Eine wegen des scheinbaren Verrats an den Apple-Idealen zum Teil sichtlich empörte Macintosh-Entwicklergemeinde auf der Macworld mußte sich von Jobs sagen lassen, die Zeiten seien vorbei, zu denen ein Apple-Triumph nur über eine Microsoft-Niederlage zu haben gewesen sei. Die Börse reagierte auf die überraschende Kooperation der beiden Marktkontrahenten eher unemotional und positiv. Die Apple-Aktie schoß nach den Neuigkeiten um 36 Prozent in die Höhe.

Auch Fachleute sind sich allerdings nicht sicher, wie das Technologieabkommen einzuschätzen ist. Emmanuel Lalloz, Analyst des in London beheimateten Marktforschungsinstitutes Context Computer Information Services, sagte, einerseits sei es positiv, von Microsoft finanzielle Zuwendungen zu erhalten. Sich aber zu eng an den Marktgiganten anzulehnen könnte sich als eine schlechte Politik herausstellen, die die Loyalität der Apple-Anwender sehr strapazieren würde.

Gates ist kein uneigennütziger Mensch

Lalloz gehört auch zu denjenigen, die Microsofts Interesse an der Kooperation mit Apple nicht in Zusammenhang mit der US-Kartellrechtsbehörde bringen. Überwiegend war nach den Offenbarungen von Jobs die Vermutung geäußert worden, Bill Gates versuche mit dem Apple-Deal, die Wettbewerbshüter zu besänftigen, die ein wachsames Auge auf den Quasi-Monopolisten hätten. Diese Theorie scheint aber nicht sehr überzeugend, hatte doch das US-Justizministerium im Sommer 1994 mit Microsoft einen Consent Decree geschlossen, der insbesondere die Lizenzierungspraktiken der Gates-Company zu reglementieren suchte. Das Thema Apple war während der seinerzeitigen Verhandlungen nie vorrangig diskutiert worden.

Lalloz hält die kartellrechtliche Argumentation denn auch für zu verschwommen. Er sagt, Microsoft sei fundamental an Apples Technologien interessiert, eine These, die ja auch Apple-Deutschland-Geschäftsführer Dewald indirekt bestätigte.

Auch IDC-Marktexperte Roger Kay glaubt nicht, daß Gates ein uneigennütziger Mensch ist: "Apple hat Technologien, die Microsoft gerne haben würde.

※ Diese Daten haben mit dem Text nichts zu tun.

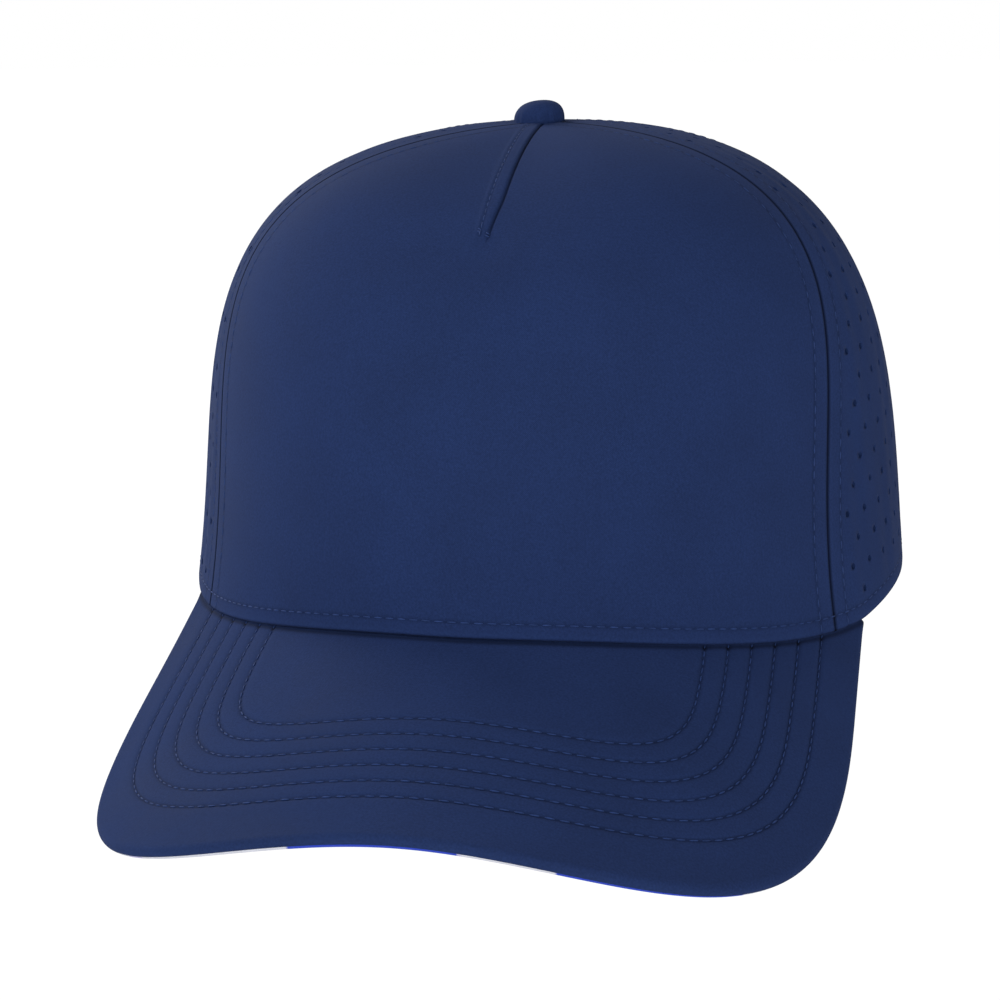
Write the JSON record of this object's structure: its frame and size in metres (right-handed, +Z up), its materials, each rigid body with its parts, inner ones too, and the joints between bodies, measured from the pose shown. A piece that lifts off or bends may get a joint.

Gates kann sich jetzt die Rosinen aus dem Kuchen herauspicken." Ganz nebenbei verdiene Microsoft ja auch weiterhin gut an der Office-Suite für die Mac-Plattform. Experten schätzen, daß Microsoft zehn Prozent seines Umsatzes mit Mac-Software erwirtschaftet.

Ganz im Gegensatz zu der Selbstbescheidung, die die Kartell-Argumentation unterstellt, kann Microsoft seine Marktstellung in einem wichtigen Bereich, dem Browser-Software-Segment, durch die Kooperation mit Apple sogar noch stärken, wie auch Dataquest-Analyst Chris Le Tocq meint: "Das ist ein echter Coup, den Microsoft da gelandet hat mit dem Explorer 4 als Standard-Browser auf der Macintosh-Plattform." Für Entwickler stelle sich jetzt die Frage, ob sie für Netscape und Java oder für den Explorer und Active X arbeiten sollten.

Java Virtual Machine stärkt Microsoft

Dataquest-Mann Le Tocq schätzt deshalb auch, daß die Java-Kooperation zwischen Microsoft und Apple ein schwerer Schlag für Sun und Netscape ist: "Die Java Virtual Machine wird nun auf Windows-Intel-Maschinen dieselbe sein wie auf Macintosh-Rechnern." Außerdem fürchten Experten, daß nun Microsofts Foundation Classes statt der Java Foundation Classes von Sun Microsystems eine dominierende Stellung erlangen könnten.

Mit der Macintosh-Plattform gewinnt die Gates-Company ein weiteres Terrain für die Explorer-Software: Damit kann sowohl Active X als auch Microsofts Distributed Object Model (DOM) gegenüber der konkurrierenden Common Object Request Broker Architecture (Corba) und dem Internet Inter-ORB Protocol (IIOP) am Markt gefördert werden. Letztere werden von Netscape, IBM, Sun und Oracle bevorzugt.

Während Microsoft nach Meinung von Analysten von dem Deal profitieren wird, ist Apples Schnitt völlig unklar. David Coursey, Herausgeber eines Industrie-Newsletters, argumentiert, die Unterstützung durch Microsoft garantiere das Überleben von Apple in keiner Weise: "Es wird Entwickler nicht dazu bringen, wieder Software für die Macintosh-Plattform zu schreiben.